Work to complete: Write out every line below that includes the word "scene".

====

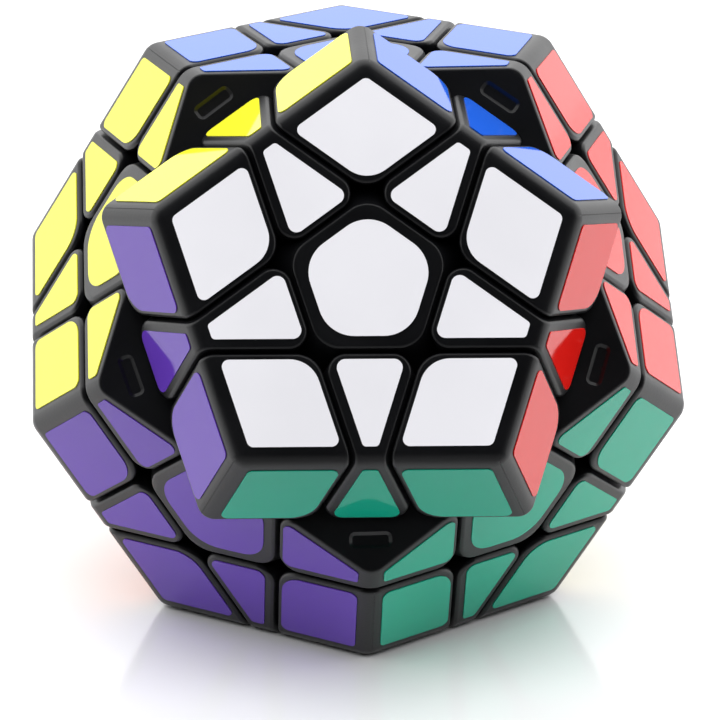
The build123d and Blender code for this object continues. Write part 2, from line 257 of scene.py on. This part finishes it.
def make_world():
    """A white tent as a world: its brightness depends only on the direction."""
    world = bpy.data.worlds.new("studio")
    world.use_nodes = True
    bpy.context.scene.world = world
    tree = world.node_tree
    background = tree.nodes["Background"]
    background.inputs["Color"].default_value = (1, 1, 1, 1)
    coords = tree.nodes.new("ShaderNodeTexCoord")
    facing = tree.nodes.new("ShaderNodeVectorMath")
    facing.operation = "DOT_PRODUCT"
    tree.links.new(coords.outputs["Generated"], facing.inputs[0])
    facing.inputs[1].default_value = DIM_DIRECTION
    tent = smooth_ramp(tree, facing.outputs["Value"], DIM_STARTS, DIM_FULL, TENT_LIGHT, DIM_LIGHT)
    tree.links.new(tent, background.inputs["Strength"])


def make_key_light():
    """A large square softbox aimed at the core, which does not show in the gloss."""
    light = bpy.data.lights.new("key", "AREA")
    light.shape = "SQUARE"
    light.size = KEY_SIZE
    light.energy = KEY_POWER
    tilt = math.radians(KEY_ELEVATION)
    toward_key = Vector((0, -math.cos(tilt), math.sin(tilt)))
    lamp = bpy.data.objects.new("key", light)
    lamp.location = core_centre + toward_key * KEY_DISTANCE
    lamp.rotation_euler = (-toward_key).to_track_quat("-Z", "Y").to_euler()
    lamp.visible_glossy = False
    bpy.context.scene.collection.objects.link(lamp)


def make_camera():
    """The camera, round the core by azimuth and elevation and aimed a little off it."""
    azimuth = math.radians(CAMERA_AZIMUTH)
    elevation = math.radians(CAMERA_ELEVATION)
    toward_camera = Vector((
        math.sin(azimuth) * math.cos(elevation),
        -math.cos(azimuth) * math.cos(elevation),
        math.sin(elevation),
    ))
    right = (-toward_camera).cross(Vector((0, 0, 1))).normalized()
    up = right.cross(-toward_camera)
    place = core_centre + toward_camera * CAMERA_DISTANCE
    aim = core_centre + right * AIM_RIGHT + up * AIM_UP
    toward = (aim - place).normalized()
    right = toward.cross(Vector((0, 0, 1))).normalized()
    up = right.cross(toward)
    roll = math.radians(CAMERA_ROLL)
    tilted_right = right * math.cos(roll) - up * math.sin(roll)
    tilted_up = up * math.cos(roll) + right * math.sin(roll)
    turn = Matrix((tilted_right, tilted_up, -toward)).transposed().to_4x4()
    data = bpy.data.cameras.new("camera")
    data.lens = CAMERA_LENS
    data.sensor_width = CAMERA_SENSOR
    data.clip_start = CAMERA_CLIP
    camera = bpy.data.objects.new("camera", data)
    camera.matrix_world = Matrix.Translation(place) @ turn
    bpy.context.scene.collection.objects.link(camera)
    bpy.context.scene.camera = camera


make_floor()
make_world()
make_key_light()
make_camera()
bpy.context.scene.view_settings.view_transform = "Standard"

====

Result of the task:
The build123d and Blender code for this object continues. Write part 2, from line 257 of scene.py on. This part finishes it.
    bpy.context.scene.world = world
    bpy.context.scene.collection.objects.link(lamp)
    bpy.context.scene.collection.objects.link(camera)
    bpy.context.scene.camera = camera
bpy.context.scene.view_settings.view_transform = "Standard"